-- Given task --
Nothing but the lines from the line with "record = json.load(file)" through the end of the data is to be copied, and each is to be copied exactly.
-- START OF Material for this task --
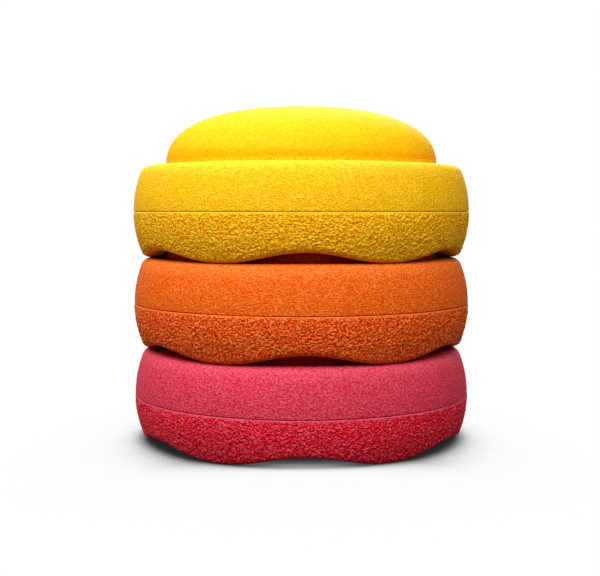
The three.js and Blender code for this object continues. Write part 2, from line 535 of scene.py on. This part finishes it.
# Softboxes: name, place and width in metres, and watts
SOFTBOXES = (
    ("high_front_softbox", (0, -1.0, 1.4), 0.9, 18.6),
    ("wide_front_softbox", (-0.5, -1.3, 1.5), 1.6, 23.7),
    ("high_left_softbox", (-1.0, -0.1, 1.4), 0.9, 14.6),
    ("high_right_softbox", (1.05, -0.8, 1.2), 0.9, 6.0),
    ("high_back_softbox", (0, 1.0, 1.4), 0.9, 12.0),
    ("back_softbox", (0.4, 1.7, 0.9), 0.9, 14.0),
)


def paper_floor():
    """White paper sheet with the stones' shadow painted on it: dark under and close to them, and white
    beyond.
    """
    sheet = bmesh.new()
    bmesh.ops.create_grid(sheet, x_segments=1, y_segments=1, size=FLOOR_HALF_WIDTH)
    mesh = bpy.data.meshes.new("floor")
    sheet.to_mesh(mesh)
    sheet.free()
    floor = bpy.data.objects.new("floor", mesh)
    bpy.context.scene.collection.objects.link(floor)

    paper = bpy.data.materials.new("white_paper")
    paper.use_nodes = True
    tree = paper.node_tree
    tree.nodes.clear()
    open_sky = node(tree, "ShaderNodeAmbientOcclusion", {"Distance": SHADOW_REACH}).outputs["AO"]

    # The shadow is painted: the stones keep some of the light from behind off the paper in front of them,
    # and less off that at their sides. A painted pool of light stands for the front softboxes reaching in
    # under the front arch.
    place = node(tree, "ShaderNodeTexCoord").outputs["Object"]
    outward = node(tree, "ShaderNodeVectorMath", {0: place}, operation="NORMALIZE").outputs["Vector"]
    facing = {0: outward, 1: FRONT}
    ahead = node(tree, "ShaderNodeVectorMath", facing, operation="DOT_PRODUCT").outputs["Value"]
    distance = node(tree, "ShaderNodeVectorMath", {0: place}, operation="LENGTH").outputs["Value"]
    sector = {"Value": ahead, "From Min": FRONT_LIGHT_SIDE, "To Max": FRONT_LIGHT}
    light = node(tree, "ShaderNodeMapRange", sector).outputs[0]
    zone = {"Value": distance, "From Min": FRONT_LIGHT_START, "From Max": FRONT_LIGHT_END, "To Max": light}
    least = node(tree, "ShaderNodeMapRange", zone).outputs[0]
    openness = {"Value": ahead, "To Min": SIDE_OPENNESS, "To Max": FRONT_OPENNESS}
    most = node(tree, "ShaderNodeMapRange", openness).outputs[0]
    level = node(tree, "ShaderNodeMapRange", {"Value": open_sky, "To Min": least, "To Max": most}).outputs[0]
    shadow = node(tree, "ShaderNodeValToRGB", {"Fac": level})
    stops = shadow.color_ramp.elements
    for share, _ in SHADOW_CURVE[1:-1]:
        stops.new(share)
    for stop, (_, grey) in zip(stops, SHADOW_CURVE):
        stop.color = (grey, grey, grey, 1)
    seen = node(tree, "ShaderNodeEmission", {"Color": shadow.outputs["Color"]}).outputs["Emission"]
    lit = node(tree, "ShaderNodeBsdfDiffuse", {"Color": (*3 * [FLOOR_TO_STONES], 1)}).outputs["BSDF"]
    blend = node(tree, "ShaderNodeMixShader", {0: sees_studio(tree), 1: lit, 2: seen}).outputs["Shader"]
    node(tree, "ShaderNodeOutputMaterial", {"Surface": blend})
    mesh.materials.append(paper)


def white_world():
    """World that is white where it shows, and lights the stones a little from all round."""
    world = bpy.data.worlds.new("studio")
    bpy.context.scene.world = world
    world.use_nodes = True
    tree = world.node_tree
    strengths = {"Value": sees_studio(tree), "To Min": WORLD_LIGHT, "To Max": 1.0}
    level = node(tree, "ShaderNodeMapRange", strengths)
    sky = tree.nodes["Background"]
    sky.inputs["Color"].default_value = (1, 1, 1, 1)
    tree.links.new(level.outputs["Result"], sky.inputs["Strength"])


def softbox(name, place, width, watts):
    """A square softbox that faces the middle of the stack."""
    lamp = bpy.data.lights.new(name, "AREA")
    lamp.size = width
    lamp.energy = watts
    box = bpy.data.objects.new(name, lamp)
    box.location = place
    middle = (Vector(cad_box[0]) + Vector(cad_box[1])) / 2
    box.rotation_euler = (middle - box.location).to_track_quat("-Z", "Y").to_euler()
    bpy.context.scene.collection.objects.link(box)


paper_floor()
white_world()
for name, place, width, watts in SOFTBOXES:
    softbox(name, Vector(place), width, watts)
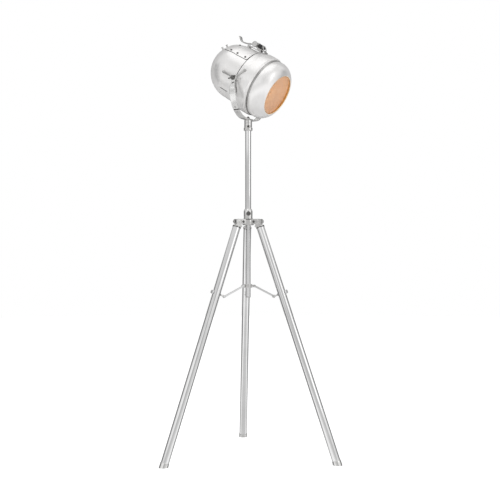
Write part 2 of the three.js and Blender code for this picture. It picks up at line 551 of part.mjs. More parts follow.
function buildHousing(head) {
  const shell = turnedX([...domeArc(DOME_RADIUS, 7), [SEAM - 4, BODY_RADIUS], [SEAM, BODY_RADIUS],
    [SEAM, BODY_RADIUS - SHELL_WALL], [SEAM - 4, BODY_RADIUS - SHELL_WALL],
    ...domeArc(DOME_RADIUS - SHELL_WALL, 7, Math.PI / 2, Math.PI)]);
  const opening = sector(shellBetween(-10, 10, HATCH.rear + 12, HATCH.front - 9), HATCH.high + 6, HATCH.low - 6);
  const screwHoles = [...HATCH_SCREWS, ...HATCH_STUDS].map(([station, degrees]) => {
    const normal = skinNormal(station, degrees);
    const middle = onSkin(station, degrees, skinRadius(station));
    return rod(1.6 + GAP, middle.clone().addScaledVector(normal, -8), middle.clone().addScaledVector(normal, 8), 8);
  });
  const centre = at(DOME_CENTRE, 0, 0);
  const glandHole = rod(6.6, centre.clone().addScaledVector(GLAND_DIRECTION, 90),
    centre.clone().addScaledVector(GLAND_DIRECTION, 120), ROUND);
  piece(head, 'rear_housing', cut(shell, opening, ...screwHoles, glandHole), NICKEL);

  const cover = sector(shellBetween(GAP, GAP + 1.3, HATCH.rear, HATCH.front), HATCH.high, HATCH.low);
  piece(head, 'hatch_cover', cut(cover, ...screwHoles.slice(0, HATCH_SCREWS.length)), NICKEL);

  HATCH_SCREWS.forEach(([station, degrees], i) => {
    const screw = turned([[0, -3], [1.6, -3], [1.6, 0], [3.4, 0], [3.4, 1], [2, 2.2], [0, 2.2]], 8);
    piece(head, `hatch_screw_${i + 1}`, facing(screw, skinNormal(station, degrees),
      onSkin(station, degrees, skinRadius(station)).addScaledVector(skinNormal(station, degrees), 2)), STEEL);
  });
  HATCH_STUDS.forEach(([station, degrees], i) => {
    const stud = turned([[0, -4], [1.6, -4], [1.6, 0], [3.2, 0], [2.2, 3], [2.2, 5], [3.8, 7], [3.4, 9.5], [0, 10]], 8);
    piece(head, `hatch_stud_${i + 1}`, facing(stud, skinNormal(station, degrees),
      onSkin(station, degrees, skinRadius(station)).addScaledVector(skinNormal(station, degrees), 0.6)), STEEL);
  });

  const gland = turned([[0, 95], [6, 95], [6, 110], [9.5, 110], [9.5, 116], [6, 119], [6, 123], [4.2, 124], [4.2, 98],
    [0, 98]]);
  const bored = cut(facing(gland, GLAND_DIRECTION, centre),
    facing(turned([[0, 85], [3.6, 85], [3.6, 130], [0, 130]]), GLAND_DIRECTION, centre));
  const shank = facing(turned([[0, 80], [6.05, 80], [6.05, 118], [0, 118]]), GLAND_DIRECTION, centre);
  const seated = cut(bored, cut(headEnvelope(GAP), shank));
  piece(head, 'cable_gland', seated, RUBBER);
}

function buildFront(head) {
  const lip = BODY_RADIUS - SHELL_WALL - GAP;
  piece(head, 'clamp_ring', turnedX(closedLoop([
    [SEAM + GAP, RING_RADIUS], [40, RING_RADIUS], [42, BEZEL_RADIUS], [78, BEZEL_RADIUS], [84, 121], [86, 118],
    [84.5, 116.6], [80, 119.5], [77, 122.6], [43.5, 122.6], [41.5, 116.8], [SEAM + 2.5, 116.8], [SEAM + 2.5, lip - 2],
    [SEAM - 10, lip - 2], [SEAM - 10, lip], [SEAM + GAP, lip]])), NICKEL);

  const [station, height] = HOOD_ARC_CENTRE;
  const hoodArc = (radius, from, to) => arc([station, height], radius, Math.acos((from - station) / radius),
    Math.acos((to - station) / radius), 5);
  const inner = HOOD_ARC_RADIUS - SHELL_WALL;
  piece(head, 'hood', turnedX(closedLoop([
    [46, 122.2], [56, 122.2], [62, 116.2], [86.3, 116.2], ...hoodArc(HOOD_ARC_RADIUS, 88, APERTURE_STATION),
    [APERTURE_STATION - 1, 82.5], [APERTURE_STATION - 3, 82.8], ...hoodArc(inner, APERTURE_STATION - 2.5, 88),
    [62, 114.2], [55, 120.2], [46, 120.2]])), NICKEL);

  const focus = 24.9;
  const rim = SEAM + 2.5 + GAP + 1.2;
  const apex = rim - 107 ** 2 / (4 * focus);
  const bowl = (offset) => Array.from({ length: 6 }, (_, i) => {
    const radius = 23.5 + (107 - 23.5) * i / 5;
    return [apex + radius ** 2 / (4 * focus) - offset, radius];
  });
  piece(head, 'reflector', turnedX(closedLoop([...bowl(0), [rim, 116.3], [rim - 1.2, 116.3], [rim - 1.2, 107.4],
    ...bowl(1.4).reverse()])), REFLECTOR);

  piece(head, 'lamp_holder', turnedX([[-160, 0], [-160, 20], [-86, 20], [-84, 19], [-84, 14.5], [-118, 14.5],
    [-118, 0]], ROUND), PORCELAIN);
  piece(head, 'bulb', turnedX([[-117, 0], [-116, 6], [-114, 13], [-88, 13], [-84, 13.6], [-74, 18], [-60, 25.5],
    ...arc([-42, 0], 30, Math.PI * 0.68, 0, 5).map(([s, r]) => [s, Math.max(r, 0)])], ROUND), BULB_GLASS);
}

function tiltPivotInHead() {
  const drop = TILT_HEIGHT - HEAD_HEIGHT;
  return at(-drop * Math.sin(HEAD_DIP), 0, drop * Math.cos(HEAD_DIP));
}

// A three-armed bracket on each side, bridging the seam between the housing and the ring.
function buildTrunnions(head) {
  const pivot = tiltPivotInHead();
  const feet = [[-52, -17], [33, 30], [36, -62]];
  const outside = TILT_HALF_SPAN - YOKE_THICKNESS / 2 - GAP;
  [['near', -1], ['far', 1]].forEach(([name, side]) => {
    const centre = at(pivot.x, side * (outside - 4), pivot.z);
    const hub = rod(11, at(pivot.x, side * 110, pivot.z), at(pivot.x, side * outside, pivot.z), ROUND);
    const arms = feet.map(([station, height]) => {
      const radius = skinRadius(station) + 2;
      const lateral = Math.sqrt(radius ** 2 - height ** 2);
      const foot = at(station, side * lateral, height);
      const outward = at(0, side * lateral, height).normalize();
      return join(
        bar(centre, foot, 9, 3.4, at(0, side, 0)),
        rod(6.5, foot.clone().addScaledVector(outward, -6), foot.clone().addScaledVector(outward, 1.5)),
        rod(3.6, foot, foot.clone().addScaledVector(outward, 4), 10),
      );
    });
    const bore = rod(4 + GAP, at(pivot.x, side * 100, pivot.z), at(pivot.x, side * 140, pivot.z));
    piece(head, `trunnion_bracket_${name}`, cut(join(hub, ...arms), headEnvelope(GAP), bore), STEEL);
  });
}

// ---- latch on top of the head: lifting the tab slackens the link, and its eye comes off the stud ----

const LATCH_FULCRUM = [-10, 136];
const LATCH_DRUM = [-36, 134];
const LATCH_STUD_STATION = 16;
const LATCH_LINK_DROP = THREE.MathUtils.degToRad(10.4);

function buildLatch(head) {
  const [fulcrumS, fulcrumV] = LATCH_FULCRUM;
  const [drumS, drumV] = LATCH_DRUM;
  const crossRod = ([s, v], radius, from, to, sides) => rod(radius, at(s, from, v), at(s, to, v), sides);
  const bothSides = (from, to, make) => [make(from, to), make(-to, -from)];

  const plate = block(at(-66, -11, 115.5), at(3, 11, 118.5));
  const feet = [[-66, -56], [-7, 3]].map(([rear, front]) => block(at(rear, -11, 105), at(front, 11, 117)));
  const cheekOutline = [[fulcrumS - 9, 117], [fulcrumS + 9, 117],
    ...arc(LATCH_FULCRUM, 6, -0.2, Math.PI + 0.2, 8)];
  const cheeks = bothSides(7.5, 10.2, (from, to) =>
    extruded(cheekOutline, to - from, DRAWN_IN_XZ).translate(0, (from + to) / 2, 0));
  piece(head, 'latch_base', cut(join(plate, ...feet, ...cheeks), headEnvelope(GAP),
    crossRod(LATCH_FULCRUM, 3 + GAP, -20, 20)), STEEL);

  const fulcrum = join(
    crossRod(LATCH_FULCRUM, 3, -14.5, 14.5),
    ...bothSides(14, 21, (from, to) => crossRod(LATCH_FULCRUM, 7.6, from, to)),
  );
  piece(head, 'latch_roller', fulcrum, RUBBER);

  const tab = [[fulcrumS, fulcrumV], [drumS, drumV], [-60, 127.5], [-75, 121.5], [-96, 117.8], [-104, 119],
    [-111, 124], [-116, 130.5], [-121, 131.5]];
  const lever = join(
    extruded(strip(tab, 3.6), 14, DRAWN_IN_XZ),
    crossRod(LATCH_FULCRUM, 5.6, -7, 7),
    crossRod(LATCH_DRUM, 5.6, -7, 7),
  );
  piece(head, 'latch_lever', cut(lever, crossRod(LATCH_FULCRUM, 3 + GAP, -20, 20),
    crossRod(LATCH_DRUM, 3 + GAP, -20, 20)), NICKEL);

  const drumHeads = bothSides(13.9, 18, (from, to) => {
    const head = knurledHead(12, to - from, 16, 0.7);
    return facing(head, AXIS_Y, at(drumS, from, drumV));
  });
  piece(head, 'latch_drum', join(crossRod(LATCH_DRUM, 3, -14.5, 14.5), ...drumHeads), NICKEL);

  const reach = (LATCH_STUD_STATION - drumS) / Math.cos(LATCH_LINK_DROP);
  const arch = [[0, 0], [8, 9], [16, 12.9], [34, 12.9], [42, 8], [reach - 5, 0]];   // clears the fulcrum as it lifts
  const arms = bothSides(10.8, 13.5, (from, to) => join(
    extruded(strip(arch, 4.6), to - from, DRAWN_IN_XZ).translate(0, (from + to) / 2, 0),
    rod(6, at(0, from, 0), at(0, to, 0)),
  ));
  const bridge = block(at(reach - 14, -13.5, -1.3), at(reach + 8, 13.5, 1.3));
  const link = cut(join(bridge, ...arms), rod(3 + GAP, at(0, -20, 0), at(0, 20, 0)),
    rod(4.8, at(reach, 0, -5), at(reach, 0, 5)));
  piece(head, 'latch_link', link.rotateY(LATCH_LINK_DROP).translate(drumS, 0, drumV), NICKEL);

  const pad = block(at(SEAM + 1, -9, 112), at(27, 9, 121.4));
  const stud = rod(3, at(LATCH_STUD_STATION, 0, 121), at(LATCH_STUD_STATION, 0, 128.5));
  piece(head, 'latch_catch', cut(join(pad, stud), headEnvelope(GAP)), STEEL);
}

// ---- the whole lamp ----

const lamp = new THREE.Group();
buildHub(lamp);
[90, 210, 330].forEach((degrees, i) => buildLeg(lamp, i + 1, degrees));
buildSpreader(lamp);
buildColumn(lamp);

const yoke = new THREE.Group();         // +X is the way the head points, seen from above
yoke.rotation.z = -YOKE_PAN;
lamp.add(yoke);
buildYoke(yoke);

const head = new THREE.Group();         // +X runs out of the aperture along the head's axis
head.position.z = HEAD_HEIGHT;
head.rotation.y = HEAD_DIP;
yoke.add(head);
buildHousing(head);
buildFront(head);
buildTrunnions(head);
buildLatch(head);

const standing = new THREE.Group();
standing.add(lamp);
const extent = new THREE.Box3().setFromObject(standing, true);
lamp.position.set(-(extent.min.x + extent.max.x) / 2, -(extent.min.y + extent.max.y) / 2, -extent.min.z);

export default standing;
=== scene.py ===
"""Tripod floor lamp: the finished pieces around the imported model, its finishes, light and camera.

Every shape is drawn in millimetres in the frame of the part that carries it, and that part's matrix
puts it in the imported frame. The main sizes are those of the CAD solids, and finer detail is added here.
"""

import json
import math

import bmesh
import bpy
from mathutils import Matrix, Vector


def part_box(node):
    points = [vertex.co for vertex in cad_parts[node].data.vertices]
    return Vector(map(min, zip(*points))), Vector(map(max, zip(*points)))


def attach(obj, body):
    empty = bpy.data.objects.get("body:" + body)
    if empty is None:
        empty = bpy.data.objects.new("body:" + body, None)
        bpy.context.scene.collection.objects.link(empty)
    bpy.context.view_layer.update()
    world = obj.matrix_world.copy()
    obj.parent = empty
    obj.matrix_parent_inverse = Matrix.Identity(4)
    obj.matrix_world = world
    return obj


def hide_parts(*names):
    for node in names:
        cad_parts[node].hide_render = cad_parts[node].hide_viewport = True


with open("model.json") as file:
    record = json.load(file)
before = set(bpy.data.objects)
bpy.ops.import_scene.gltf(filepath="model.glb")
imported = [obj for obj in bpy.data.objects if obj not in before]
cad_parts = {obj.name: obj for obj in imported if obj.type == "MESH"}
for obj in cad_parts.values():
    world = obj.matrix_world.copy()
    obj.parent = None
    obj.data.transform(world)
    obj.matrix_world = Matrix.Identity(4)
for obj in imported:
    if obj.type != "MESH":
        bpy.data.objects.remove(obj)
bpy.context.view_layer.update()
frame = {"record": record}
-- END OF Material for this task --
-- Solution for this exercise --
    record = json.load(file)
before = set(bpy.data.objects)
bpy.ops.import_scene.gltf(filepath="model.glb")
imported = [obj for obj in bpy.data.objects if obj not in before]
cad_parts = {obj.name: obj for obj in imported if obj.type == "MESH"}
for obj in cad_parts.values():
    world = obj.matrix_world.copy()
    obj.parent = None
    obj.data.transform(world)
    obj.matrix_world = Matrix.Identity(4)
for obj in imported:
    if obj.type != "MESH":
        bpy.data.objects.remove(obj)
bpy.context.view_layer.update()
frame = {"record": record}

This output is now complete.